More interestingly, only around a third of the applicants have a technical background — a marked difference from Silicon Valley accelerators, where the overwhelming majority of candidates are “geeks with computer science degrees and an over-inflated sense of self-worth,” according to one venture capitalist who wished to remain anonymous. At N36, around a third of any particular cohort are from a business background, a third technical, and a third from “all other walks of life,” according to French.
The program’s structure is also radically different from other seed accelerators. Each N36 cohort is in the program for nine months, starting in November each year. The 36 budding entrepreneurs are partnered into teams of three, with a rough division of skills. It’s an immediate start: according to Brian Luong, a McGill alumnus who was part of the most recent N36 cohort, the first night is an intense experience. “You’re thrown into a team with people you’ve never met before, and you work through the night to get a business idea to pitch the next morning.”
But the most telling difference between N36 and other accelerators is the lack of emphasis on getting VC funding. Because the accelerators themselves only get income if the value of the startup grows — and their share of the startup grows in value along with it — the atmosphere can often be so pressured as to appear hostile, with the accelerators’ mentors putting immense pressure on the founders to sell themselves to potential investors.
One founder who went through a well-known tech accelerator in New York City in 2011 told The Daily: “I’d say it verges on bullying… [the atmosphere] was so pressured, and everything so high profile, that if you didn’t get funding, [the mentors] would probably stop you ever succeeding again.”
On the other hand, the N36 atmosphere is more welcoming to mistakes.

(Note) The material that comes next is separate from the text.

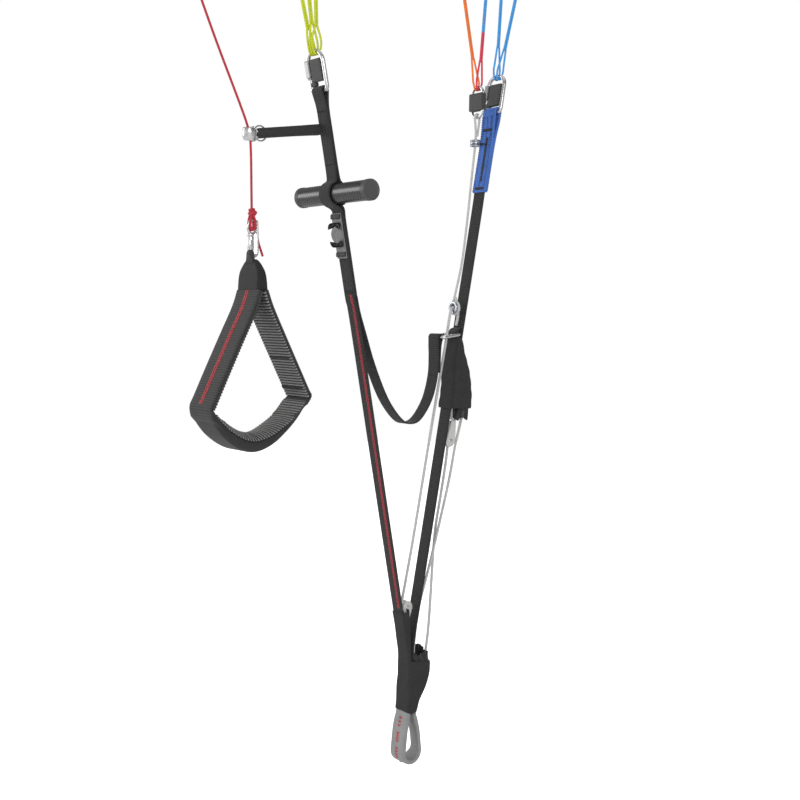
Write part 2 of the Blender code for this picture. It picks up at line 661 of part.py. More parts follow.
def make_speed_cords():
    """The cords of the speed system, each along its real route."""
    # From the outer maillon down through the guide ring and round the speed ring's groove
    thin = SPEED_RADIUS * 0.85
    bar_x, bar_z = MAILLONS["outer_maillon"][1]
    over = MAILLONS["outer_maillon"][5] + thin + GAP
    path = [(bar_x + 0.0014, 0, 0.5040), (bar_x + 0.0022, 0, 0.5090)]
    path += [(x, 0, z) for x, z in arc((bar_x, bar_z), over, 0, 180, 4)]
    path += [(bar_x - 0.0022, 0, 0.5090), (0.0748, 0, 0.5040), GUIDE_RING, (0.0700, 0, 0.4610)]
    path += [(0.0658, 0, 0.4304), (0.0600, 0, 0.3960), (SPEED_RING.x + 0.0012, 0, 0.3720)]
    round_ring = RING_OUTER - RING_GROOVE + thin + GAP * 2
    for degrees in (75, 30, -30, -90, -150, 150, 120):
        turn = math.radians(degrees)
        path.append((SPEED_RING.x, round_ring * math.cos(turn), SPEED_RING.z + round_ring * math.sin(turn)))
    cord("upper_speed_cord", smooth_path(path, 2), thin, "riser", "speed_cord")

    # From the guide pulley's wheel up through the link ring and the speed ring, down to the ring tab
    x, z, wheel = PULLEYS["guide"]
    on_wheel = wheel - WHEEL_GROOVE + SPEED_RADIUS + GAP
    path = [(px, 0, pz) for px, pz in arc((x, z), on_wheel, 280, 175, 4)]
    path += [
        (0.0030, 0, 0.1560), (0.0100, 0, 0.1860), (0.0230, 0, 0.2455), (0.0381, 0, 0.3125),
        (0.0427, 0, 0.3330), (0.0455, 0, 0.3470), (0.0476, 0, 0.3560), (0.0492, 0, 0.3592), SPEED_RING,
        (0.0546, 0, 0.3588), (0.0558, 0, 0.3560), (0.0556, 0, 0.3510), (0.0538, 0, 0.3456),
    ]
    cord("main_speed_cord", smooth_path(path, 3), SPEED_RADIUS, "riser", "speed_cord")

    # From the floating pulley up over the upper pulley, down round the lower one and back up
    x, z, wheel = PULLEYS["upper"]
    on_wheel = wheel - WHEEL_GROOVE + SPEED_RADIUS + GAP
    path = [(0.0488, 0, 0.2693)] + [(px, 0, pz) for px, pz in arc((x, z), on_wheel, 180, 0, 5)]
    path += [
        (0.0622, 0, 0.2800), (0.0599, 0, 0.2676), (0.0530, 0, 0.2454), (0.0452, -0.0014, 0.2187),
        (0.0302, -0.0030, 0.1752), (0.0212, -0.0014, 0.1436), (0.0152, 0.0020, 0.1165),
        (0.0098, 0.0016, 0.0860),
    ]
    x, z, wheel = PULLEYS["lower"]
    on_wheel = wheel - WHEEL_GROOVE + SPEED_RADIUS + GAP
    path += [(px, 0, pz) for px, pz in arc((x, z), on_wheel, 180, 360, 5)]
    path += [
        (0.0196, -0.0006, 0.0760), (0.0238, -0.0016, 0.1058), (0.0331, 0.0030, 0.1715),
        (0.0397, 0.0030, 0.2045), (0.0434, 0.0010, 0.2310), (0.0449, 0, 0.2469),
    ]
    cord("long_speed_cord", smooth_path(path, 2), SPEED_RADIUS, "riser", "speed_cord")


def grooved_ring(name, centre, axis, outer, half, bore, body, material, segments=24):
    """A polished ring with a groove round it and a bell-mouthed bore."""
    groove = outer - 0.0009
    mouth = bore + 0.0010
    profile = (
        (mouth, -half), (outer - 0.0005, -half), (outer, -half + 0.0006), (groove, -0.0004),
        (groove, 0.0004), (outer, half - 0.0006), (outer - 0.0005, half), (mouth, half),
        (bore, half * 0.35), (bore, -half * 0.35),
    )
    turned(name, centre, axis, profile, body, material, segments=segments)


def make_rings():
    """The low-friction rings, and the webbing tab that carries the guide ring."""
    for name, centre, axis in (("speed_ring", SPEED_RING, (1, 0, 0)), ("guide_ring", GUIDE_RING, (0, 0, 1))):
        grooved_ring(name, centre, axis, RING_OUTER, RING_HALF, RING_BORE, "riser", "aluminium", 20)
    grooved_ring("brake_guide_ring", BRAKE_RING, (0, 0, 1), 0.0043, 0.0042, 0.0018, "riser", "aluminium", 20)
    thick = 0.0008
    round_ring = RING_OUTER + GAP + thick / 2
    end_x = front_x(GUIDE_RING.z) - (WEB_THICK + GAP / 2 + GAP) - 0.0009 - GAP
    bend = arc((GUIDE_RING.x, 0), round_ring, 40, 320, 10)
    path = [(end_x - 0.0002, 0.0022)] + bend + [(end_x - 0.0002, -0.0022)]
    ribbon("guide_ring_tab", path, 0.0030, thick, "riser", "webbing", plane="XY", centre=GUIDE_RING.z)


def make_brake_mount():
    """The strap, its small round ring, and the wire clamp that carries the brake guide ring."""
    slope = 0.155
    root_x, end_x = -0.0797, -0.1342
    root_z = 0.4885
    layer, thick, height = 0.00135, 0.0008, 0.0068
    end = arc((end_x + layer, 0), layer, 90, 270, 6)
    path = [(root_x, layer)] + [(end_x + layer + 0.0010, layer)] + end
    path += [(end_x + layer + 0.0010, -layer)] + [(root_x, -layer)]
    strap = ribbon("brake_strap", path, height, thick, "riser", "webbing", plane="XY", centre=0.0)
    for vertex in strap.data.vertices:
        vertex.co.z += root_z + slope * (vertex.co.x - root_x)
    ring_centre = Vector((-0.1320, 0, 0.4803))
    rod(
        "brake_link_ring",
        [ring_centre + 0.0052 * Vector((math.cos(t), 0, math.sin(t)))
         for t in (2 * math.pi * k / 24 for k in range(24))],
        0.0006, "riser", "steel", sides=8, closed=True,
    )
    clamp = []
    for k in range(20):
        turn = 2 * math.pi * k / 20
        nose = 0.0032 * max(0.0, math.cos(turn)) ** 4
        clamp.append(BRAKE_RING + Vector((
            0.0041 * math.cos(turn) + nose, 0.0041 * math.sin(turn), 0,
        )))
    rod("brake_ring_clamp", clamp, 0.0005, "riser", "steel", sides=8, closed=True)


def make_brake_line():
    """The brake line: from the canopy to the guide ring, and on down to the knot at the swivel."""
    mouth = Vector((-0.1425, 0, 0.4795))
    head = Vector((-0.1925, 0, 0.5950))
    legs = Vector((-0.0020, 0, 0.0050))
    path = [
        Vector((-0.1421, 0, 0.4766)), mouth, mouth.lerp(head, 0.10) + Vector((0.0006, 0, 0.001)), mouth.lerp(head, 0.5), head - legs * 1.9,
        head + Vector((-0.0028, 0, -0.0040)), head, head + Vector((0.0026, 0, -0.0032)),
        head - legs * 1.9 + Vector((0.0024, 0, 0.0004)),
    ]
    cord("brake_line_upper", smooth_path(path, 2), BRAKE_RADIUS, "riser", "brake_line")
    x = BRAKE_PIVOT.x
    line = rod("brake_line_lower", [
        (x - 0.0004, 0, BRAKE_PIVOT.z + 0.0009), (x, 0, 0.4620), (x, 0, 0.4400), (x, 0, 0.4280),
    ], BRAKE_RADIUS, "brake_line", "brake_line")
    join(line, barrel(
        "brake_knot", (x, 0, 0.4272), (0, 0, 1),
        ((0.0012, -0.0026), (0.0024, -0.0018), (0.0022, -0.0006), (0.0026, 0.0006),
         (0.0022, 0.0018), (0.0012, 0.0026)),
        "brake_line", "brake_line", segments=12, smooth=50,
    ))
    tail = [
        (x + 0.0012, -0.0012, 0.4268), (x + 0.0036, -0.0030, 0.4230), (x + 0.0052, -0.0034, 0.4150),
        (x + 0.0064, -0.0034, 0.4080), (x + 0.0086, -0.0034, 0.3950),
    ]
    join(line, rod("brake_tail", smooth_path(tail, 3), BRAKE_RADIUS, "brake_line", "brake_line"))
    loop = [
        (x - 0.0009, 0, 0.4240), (x - 0.0024, 0, 0.4208), (x - 0.0021, 0, 0.4172), (x, 0, 0.4156),
        (x + 0.0021, 0, 0.4172), (x + 0.0024, 0, 0.4208), (x + 0.0011, 0, 0.4238),
    ]
    cord("brake_line_loop", smooth_path(loop, 2), BRAKE_RADIUS, "brake_line", "brake_line")


def make_swivel():
    """The snap between line and handle: a top bow that the line's loop holds, and a body that turns under it."""
    x, _, z = SWIVEL_PIVOT
    bow = [
        (x, 0.0028 * math.cos(turn), z + 0.0041 + 0.0030 * math.sin(turn))
        for turn in (2 * math.pi * k / 14 for k in range(14))
    ]
    rod("swivel_bow", bow, 0.0007, "brake_line", "steel", sides=8, closed=True)
    barrel(
        "swivel_body", (x, 0, z), (0, 0, 1),
        ((0.0012, -0.0095), (0.0024, -0.0085), (0.0024, -0.0030), (0.0020, -0.0016),
         (0.0011, -0.0006), (0.0009, 0.0001)),
        "swivel", "steel", segments=14,
    )
    hook = smooth_path([
        (x + 0.0030, 0, z - 0.0036), (x + 0.0040, 0, z - 0.0046), (x + 0.0044, 0, z - 0.0090),
        (x + 0.0038, 0, z - 0.0128), (x + 0.0018, 0, z - 0.0147), (x - 0.0012, 0, z - 0.0147),
        (x - 0.0031, 0, z - 0.0132), (x - 0.0030, 0, z - 0.0112),
    ], 2)
    rod("swivel_hook", hook, 0.0008, "swivel", "steel", sides=8)


def make_brake_handle():
    """Cap, two webbing legs, and the padded grip, all across Y."""
    x = HANDLE_PIVOT.x
    # Cap sections: height, half thickness, half width
    cap = (
        (0.3932, 0.0016, 0.0046), (0.3900, 0.0024, 0.0082), (0.3830, 0.0034, 0.0122),
        (0.3775, 0.0040, 0.0129), (0.3715, 0.0044, 0.0129),
    )
    solid(
        "handle_cap",
        [rounded_box_ring(x - hx, x + hx, hy, z, 0.0016) for z, hx, hy in cap],
        "brake_handle", "neoprene", smooth=50,
    )
    rod("handle_eye", [
        (x, 0.0034 * math.cos(t), 0.3955 + 0.0021 * math.sin(t))
        for t in (math.radians(a) for a in (215, 180, 150, 120, 90, 60, 30, 0, -35))
    ], 0.0007, "brake_handle", "webbing", sides=8)
    left = [(x - 0.0024, 0.3711), (x - 0.0068, 0.3600), (-0.1579, 0.3412), (-0.1690, 0.3200), (-0.1799, 0.2994)]
    right = [(x + 0.0024, 0.3711), (x + 0.0068, 0.3600), (-0.1252, 0.3412), (-0.1145, 0.3200), (-0.1037, 0.2994)]
    ribbon("handle_leg_rear", smooth_2d(left, 3), 0.025, 0.0020, "brake_handle", "webbing")
    ribbon("handle_leg_front", smooth_2d(right, 3), 0.025, 0.0020, "brake_handle", "webbing")
    grip = [
        (-0.1805, 0.2976), (-0.1822, 0.2890), (-0.1776, 0.2790), (-0.1660, 0.2705), (-0.1500, 0.2672),
        (-0.1330, 0.2695), (-0.1170, 0.2775), (-0.1070, 0.2880), (-0.1031, 0.2976),
    ]
    ribbon(
        "handle_grip", smooth_2d(grip, 3), 0.0265,
        lambda share: 0.0030 + 0.0062 * min(1.0, 6 * share, 6 * (1 - share)),
        "brake_handle", "grip",
    )


def make_roll_handle():
    """The carbon tube that both webbing layers part round, with a cap on each end."""
    inner = 0.0066
    half = ROLL_HALF - ROLL_CAP_LENGTH
    turned(
        "roll_tube", ROLL_CENTRE, (0, 1, 0),
        ((inner, -half), (ROLL_RADIUS, -half), (ROLL_RADIUS, half), (inner, half)),
        "roll_handle", "carbon", segments=32,
    )
    for name, side in (("roll_cap_near", -1), ("roll_cap_far", 1)):
        start = half + GAP
        barrel(
            name, ROLL_CENTRE, (0, side, 0),
            ((inner - GAP, half - 0.0060), (inner - GAP, start), (ROLL_RADIUS + 0.0002, start),
             (ROLL_RADIUS + 0.0002, ROLL_HALF - 0.0008), (ROLL_RADIUS - 0.0006, ROLL_HALF)),
            "roll_handle", "cap_plastic", segments=32,
        )


def make_keeper():
    """The strip, disc and points on the rear riser's back face that hold the parked brake handle."""
    face = WEB_THICK + GAP / 2 + GAP
    thick = 0.0012
    path = [(rear_x(z) - face - thick / 2, z) for z in (0.3960, 0.4110, 0.4262)]
    ribbon("keeper_strip", path, 0.0110, thick, "riser", "keeper_plastic")
    z = 0.4138
    normal = Vector((-1, 0, REAR_LEAN)).normalized()
    centre = Vector((rear_x(z), 0, z)) + normal * (face + thick + GAP)
    disc = barrel(
        "keeper_disc", centre, normal,
        ((0.0064, 0.0000), (0.0064, 0.0014), (0.0056, 0.0020)),
        "riser", "keeper_plastic", segments=24,
    )
    up = Vector((REAR_LEAN, 0, 1)).normalized()
    for k, (sy, sz) in enumerate(((1, 1), (-1, 1), (1, -1), (-1, -1))):
        root = centre + Vector((0, 1, 0)) * (sy * 0.0026) + up * (sz * 0.0054) + normal * 0.0015
        tip = root + Vector((0, 1, 0)) * (sy * 0.0040) + up * (sz * 0.0018) + normal * 0.0022
        join(disc, rod(
            f"keeper_point_{k}", [root - (tip - root) * 0.3, root.lerp(tip, 0.5), tip],
            lambda share: 0.0011 - 0.0007 * share, "riser", "keeper_plastic", sides=8,
        ))


def main():
    clear_scene()
    make_materials()
    make_bodies()
    make_main_loop()
    make_risers()
    make_sleeve()
    make_covers()
    make_link_strap()
    make_link_ring()
    make_pulleys()
    make_maillons()
    make_lines()
    make_speed_cords()
    make_rings()
    make_brake_mount()
    make_brake_line()
    make_swivel()
    make_brake_handle()
    make_roll_handle()
    make_keeper()


main()
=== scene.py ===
"""Looks for one side of a paraglider's riser set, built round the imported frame.

Laid out as a Blender add-on and run as a script. Metres, +Z up along the hang, +X towards the front riser.
"""

from math import atan2, cos, exp, pi, radians, sin

import bmesh
import bpy
from bpy.props import FloatProperty, FloatVectorProperty, IntProperty, PointerProperty
from bpy.types import Node, NodeSocket, Operator, Panel, PropertyGroup
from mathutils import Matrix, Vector


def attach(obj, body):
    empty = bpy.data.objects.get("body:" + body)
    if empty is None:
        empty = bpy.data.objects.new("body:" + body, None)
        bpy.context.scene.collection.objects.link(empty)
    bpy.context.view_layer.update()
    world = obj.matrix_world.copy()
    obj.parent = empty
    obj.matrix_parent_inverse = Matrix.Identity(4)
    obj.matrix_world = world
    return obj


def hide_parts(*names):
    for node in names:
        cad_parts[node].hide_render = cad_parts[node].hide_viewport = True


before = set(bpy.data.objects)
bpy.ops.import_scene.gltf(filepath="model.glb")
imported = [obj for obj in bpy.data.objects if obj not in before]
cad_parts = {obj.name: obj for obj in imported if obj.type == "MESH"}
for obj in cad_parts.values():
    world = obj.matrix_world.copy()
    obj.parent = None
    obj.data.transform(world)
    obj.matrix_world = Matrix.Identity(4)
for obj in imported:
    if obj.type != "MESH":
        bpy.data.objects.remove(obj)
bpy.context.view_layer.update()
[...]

According to Sepand Norouzi, another McGill alumnus who was in the most recent N36 cohort, “it’s all about growing you as an individual. They give you a safe space to either succeed or fail, but either way, you end the programme much better equipped to be an entrepreneur than before.”
French echoes this sentiment: “For us [N36], it’s much more about the long-term: we’re not looking at the next few years, we want to create entrepreneurs who will be active for the next 10, 20 years.”

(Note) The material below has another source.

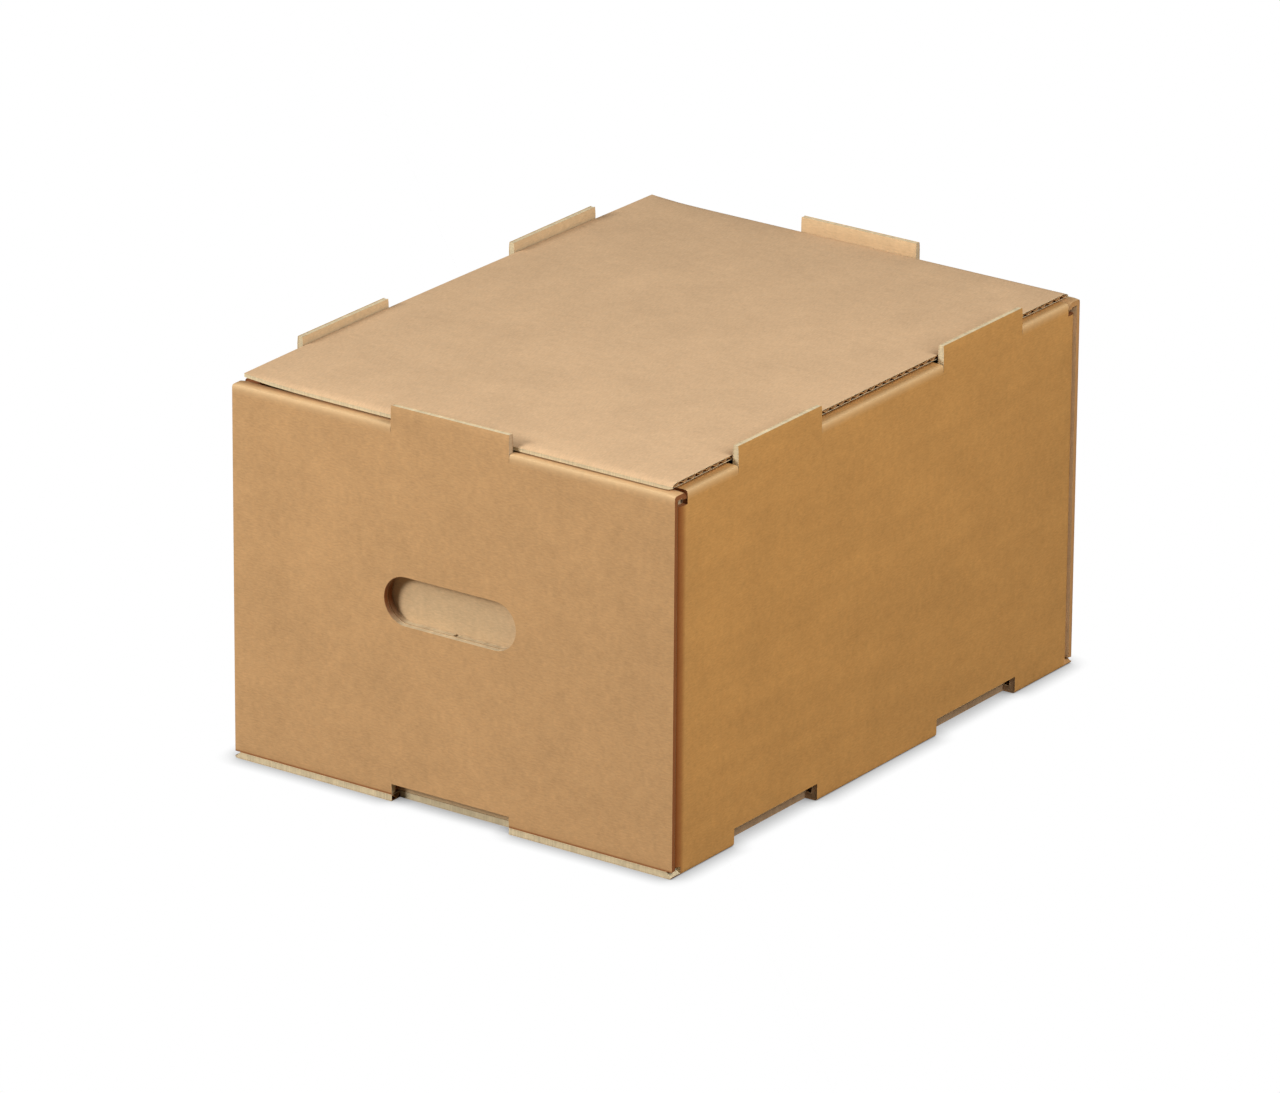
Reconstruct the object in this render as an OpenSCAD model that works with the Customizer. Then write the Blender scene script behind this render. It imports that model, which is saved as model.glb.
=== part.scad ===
// Stackable box of corrugated board, closed by a loose flat lid.
// One sheet makes the bottom, the two rolled long walls and the corner flaps.
// A folded sheet at each end goes over the flaps. The lid lies between the stacking tabs.
// The long walls face -Y and +Y. The origin is at the middle of the bottom, +Z up.

/* [Box] */
// Outside length of the box
box_l = 400; // [320:1:600]
// Outside width of the box
box_w = 300; // [200:1:400]
// Height of the folded walls, below the stacking tabs
wall_h = 223; // [180:1:320]

/* [Board] */
// Thickness of the corrugated board
board_t = 3.8; // [2.6:0.1:5]
// Inside radius of a square fold
fold_r = 0.6; // [0.3:0.1:1.2]
// Gap between two boards that lie on each other
lay_gap = 0.3; // [0.1:0.1:0.8]
// Thickness of each outer paper of the board
liner_t = 0.35; // [0.2:0.05:0.5]
// Thickness of the waved paper inside the board
medium_t = 0.35; // [0.2:0.05:0.5]
// Length of one wave of the paper inside the board
flute_pitch = 7.5; // [6:0.1:9]

/* [Walls] */
// Space between the two boards of a long wall
long_space = 4.4; // [2.6:0.1:8]
// Gap where the two corner flaps of an end meet in the middle
flap_meet = 2; // [1:0.5:20]
// Height of a corner flap's lower edge above the bottom board
flap_foot = 1.5; // [0.5:0.5:6]
// Height that a corner flap stays below the top board of its end
flap_head = 4; // [1:0.5:10]

/* [Stacking] */
// Width of a stacking tab
tab_w = 80; // [50:1:110]
// Height of a stacking tab above the folded walls
tab_rise = 11; // [8:0.5:18]
// Distance between the middles of the two tabs on a long wall
tab_apart = 200; // [150:1:220]
// Width of the cut on each side of a tab
slit_w = 0.5; // [0.2:0.1:1.5]
// Clearance on each side of a tab in the notch of the box above
notch_side = 0.3; // [0.1:0.1:3]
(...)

There’s another issue that has often dogged big-name accelerators: discrimination. By now it’s almost a universally accepted fact that women are woefully under-represented in the technology sector, and sadly, N36 is more or less average when it comes to the gender breakdown: in the most recent cohort, 6 of 36 entrepeneurs were women. That’s barely better than high-profile Silicon Valley accelerator Y Combinator, which languishes at 10 per cent.
When challenged on the issue, N36’s French used the traditional excuses: “applicants mostly come from STEM-based programs, where women are under-represented,” “there’s only so much we can do,” or “we’re neutral to the gender of our applicants.” While those things are undoubtedly true — and while it’s clear that N36 doesn’t actively bar women from its ranks — it’s still disappointing to see. Furthermore, only 7 of N36’s 28 mentors are female, which doesn’t encourage the kind of female-friendly environment that needs to exist as part of a longer-term shift to increase women’s representation in technology.
N36 claims that they’re addressing “Canada’s deficit of high impact entrepreneurs and nation-building business leaders.” While that’s an excellent goal to start with — and N36 is clearly succeeding in teaching valuable skills to an impressive cohort of budding entrepreneurs — no plan focused on fostering a generation of leaders should be so willfully negligent to one of the most glaring problems, namely women’s under-representation, in technology. That N36, a not-for-profit in a perhaps unique position to do something about it, simply sits back and blames a lack of female applicants is a disappointing perpetuation of the status quo.